Glass fiber production for PCB reinforcement requires viscosity of 10²–10³ poise at bushing temperatures (typically 1200–1350°C) and liquidus temperature (Tliq) at least 50°C below forming temperature to prevent crystallization-induced fiber breakage 7,12. A composition with 54 wt% SiO₂, 20 wt% B₂O₃, 13 wt% Al₂O₃, 2 wt% P₂O₅, 5 wt% CaO, and 3 wt% ZnO achieves 1000 poise viscosity at 1320°C with Tliq = 1180°C, enabling stable fiber drawing at 1250–1300°C 8. Bushing design incorporates 200–800 platinum-rhodium alloy tips with orifice diameters of 1.2–2.0 mm, producing fibers of 5–13 μm diameter at draw speeds of 1500–3000 m/min 5,17.

Fiber sizing application immediately post-drawing is critical for protecting glass surface from moisture adsorption (which elevates Df) and ensuring compatibility with resin matrices. Silane-based sizing formulations (e.g., γ-aminopropyltriethoxysilane at 0.3–0.8 wt% on fiber) provide covalent bonding sites for epoxy or cyanate ester resins while maintaining low dielectric properties (sizing Dk <3.5, Df <0.002) 7,14. Drying ovens at 110–130°C remove residual water and cure sizing agents, reducing fiber moisture content to <0.1 wt% before weaving or chopping operations 5.

Substrate Fabrication And Lamination Processes

For bulk glass substrates used in antenna arrays or millimeter-wave modules, precision grinding and polishing achieve surface roughness (Ra) <10 nm and thickness tolerances of ±10 μm over 150 mm diameter wafers 15. Annealing protocols at 550–650°C for 2–4 hours followed by controlled cooling (1–3°C/min) relieve residual stresses and stabilize dielectric properties: annealed glass substrates exhibit Dk = 4.2 ± 0.05 and Df = 0.0018 ± 0.0002 at 10 GHz across 200 mm wafers 15.

Hybrid glass-polymer laminates combine low dielectric glass fabric with ultra-low-Dk resin systems (e.g., polyphenylene ether (PPE) with Dk = 2.6, liquid crystal polymer (LCP) with Dk = 2.9) to achieve composite Dk values of 3.0–3.5 3. Lamination at 180–220°C under 2–4 MPa pressure for 60–120 minutes ensures complete resin impregnation and void-free interfaces. The resulting prepregs demonstrate peel strength >1.2 N/mm, flexural modulus >20 GPa, and dimensional stability (<0.05% shrinkage after 260°C reflow) suitable for high-density interconnect (HDI) PCBs 3.

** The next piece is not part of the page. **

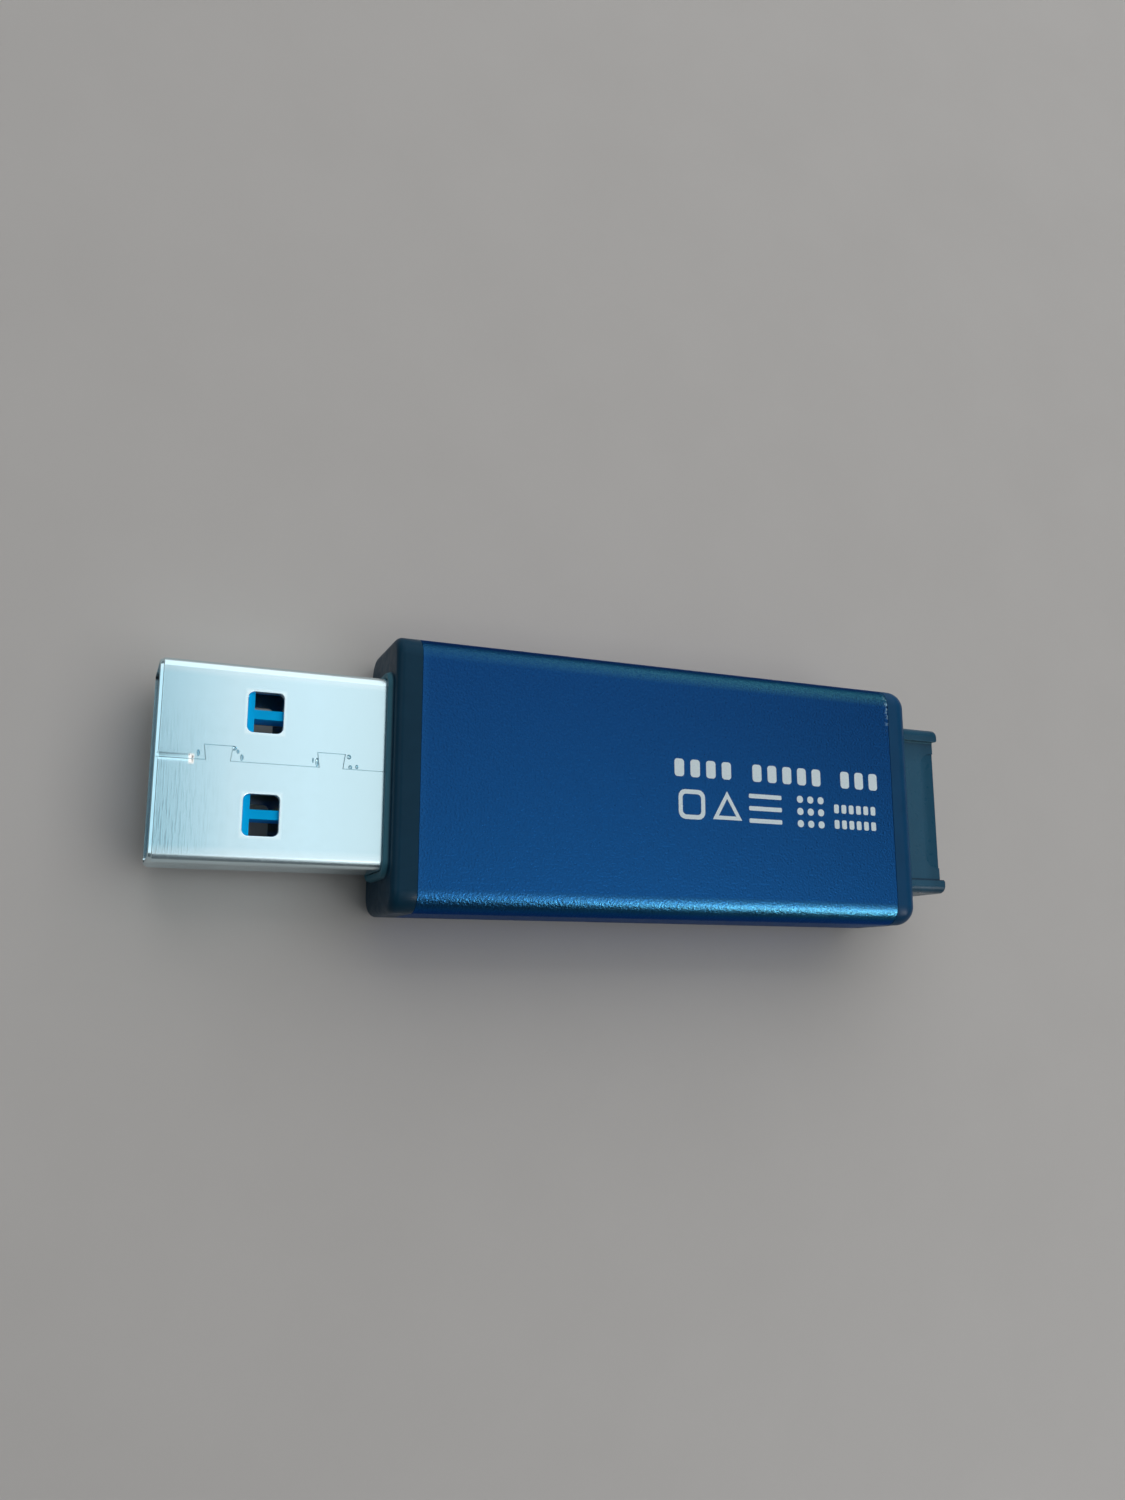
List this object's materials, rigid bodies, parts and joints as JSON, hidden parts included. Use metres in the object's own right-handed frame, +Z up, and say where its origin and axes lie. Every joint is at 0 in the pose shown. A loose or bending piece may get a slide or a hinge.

Performance Characterization And Property-Structure Relationships In Glass-Based Low Dielectric Materials

Comprehensive characterization of dielectric, mechanical, thermal, and chemical properties is essential for validating material performance and guiding composition optimization. Advanced analytical techniques correlate macroscopic properties with atomic-scale structure and bonding configurations 10,11.

Dielectric Property Measurement Across Frequency Spectrum

Dielectric constant and dissipation factor measurements employ cavity resonator methods (1–10 GHz), split-post dielectric resonator (SPDR) techniques (1–20 GHz), or free-space transmission methods (10–110 GHz) depending on target frequency range 10,12. For glass fibers, woven fabric samples (100 mm × 100 mm, 0.1–0.2 mm thickness) are measured in dry nitrogen atmosphere (<0.01% RH) at 23 ± 2°C to eliminate moisture effects 5,17. A representative low dielectric glass fiber fabric exhibits Dk = 4.15 ± 0.08 and Df = 0.0032 ± 0.0005 at 10 GHz, with frequency dependence showing <3% Dk variation from 1 to 28 GHz 10.

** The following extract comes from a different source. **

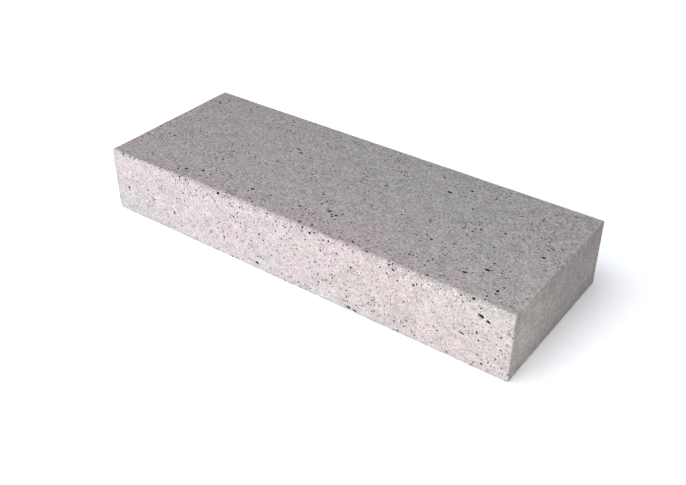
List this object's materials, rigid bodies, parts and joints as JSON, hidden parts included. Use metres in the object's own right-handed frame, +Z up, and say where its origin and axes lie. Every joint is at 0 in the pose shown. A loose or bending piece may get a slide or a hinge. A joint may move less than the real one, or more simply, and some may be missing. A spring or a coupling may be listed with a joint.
{
  "type": "concrete step block",
  "caption": "Solid cast concrete step: a long low rectangular block with flat faces, a round nosing along the front of its tread and fine open pores.",
  "frame": {"origin": "centre of the underside, on the surface that the block lies on", "axes": "+X along the length, -Y out of the riser, which is the front, +Z up out of the tread"},
  "size_m": [1, 0.37, 0.15],
  "materials": {
    "concrete": "matte"
  },
  "bodies": {
    "root": {"step_block": "concrete"}
  },
  "joints": []
}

Temperature-dependent dielectric measurements reveal thermal stability: high-performance compositions maintain Dk variation <5% and Df increase <20% over -40°C to +125°C range, critical for automotive and aerospace applications 13,15. Humidity exposure testing (85°C/85% RH for 1000 hours) quantifies moisture sensitivity: optimized alkali-free formulations show <2% Dk increase and <15% Df increase, whereas alkali-containing D-glass exhibits >8% Dk increase under identical conditions 5,16.

Mechanical Properties And Fiber Strength Analysis

Single-fiber tensile testing using gauge lengths of 25 mm at strain rate of 1%/min provides fundamental strength data: low dielectric glass fibers achieve tensile strength of 1.8–2.4 GPa (comparable to E-glass at 2.0–2.5 GPa) with elastic modulus of 70–78 GPa 5,17. Weibull statistical analysis of 50-fiber datasets yields shape parameters (m) of 4–6, indicating moderate strength variability suitable for textile processing 7. Surface flaw populations characterized by atomic force microscopy (AFM) show critical flaw sizes of 20–50 nm, with silane sizing reducing flaw depth by 30–40% through surface passivation 14.

Composite mechanical properties depend on fiber-matrix interfacial adhesion: glass fabric/epoxy laminates with optimized sizing exhibit interlaminar shear strength (ILSS) of 45–55 MPa and flexural strength of 400–500 MPa, meeting IPC-4101 specifications for high-frequency PCB materials 3,7. Fatigue testing under cyclic loading (10⁶ cycles at 50% ultimate tensile strength) demonstrates >95% strength retention, confirming durability for long-term electronic applications 12.

Thermal Analysis And Coefficient Of Thermal Expansion

Differential scanning calorimetry (DSC) identifies glass transition temperature (Tg) at 650–750°C for low dielectric compositions, with crystallization onset (Tc) occurring 80–120°C above Tg for optimally formulated glasses 9,10. Thermogravimetric analysis (TGA) in air atmosphere shows <0.5 wt% mass loss up to 600°C, attributed to desorption of surface-adsorbed water and residual organics from sizing 8. Thermal expansion measurements via dilatometry yield CTE values of 4.2–5.8 ppm/°C (25–300°C), with compositions containing higher MgO content (4–6 wt%) exhibiting lower CTE due to magnesium's small ionic radius and strong bonding 5,17.

Thermal conductivity of bulk glass substrates ranges 1.0–1.3 W/(m·K) at 25°C, increasing to 1.4–1.8 W/(m·K) at 200°C, which aids heat dissipation in power electronics applications 15. For glass fiber-reinforced composites, through-thickness thermal conductivity depends on fiber volume fraction and resin type: 60 vol% glass fabric in epoxy matrix yields 0.4–0.6 W/(m·K), whereas thermally conductive resin formulations with boron nitride fillers achieve 1.5–2.5 W/(m·K) 3.

Chemical Durability And Environmental Resistance

Acid resistance testing per ISO 695 (5% HCl at 80°C for 24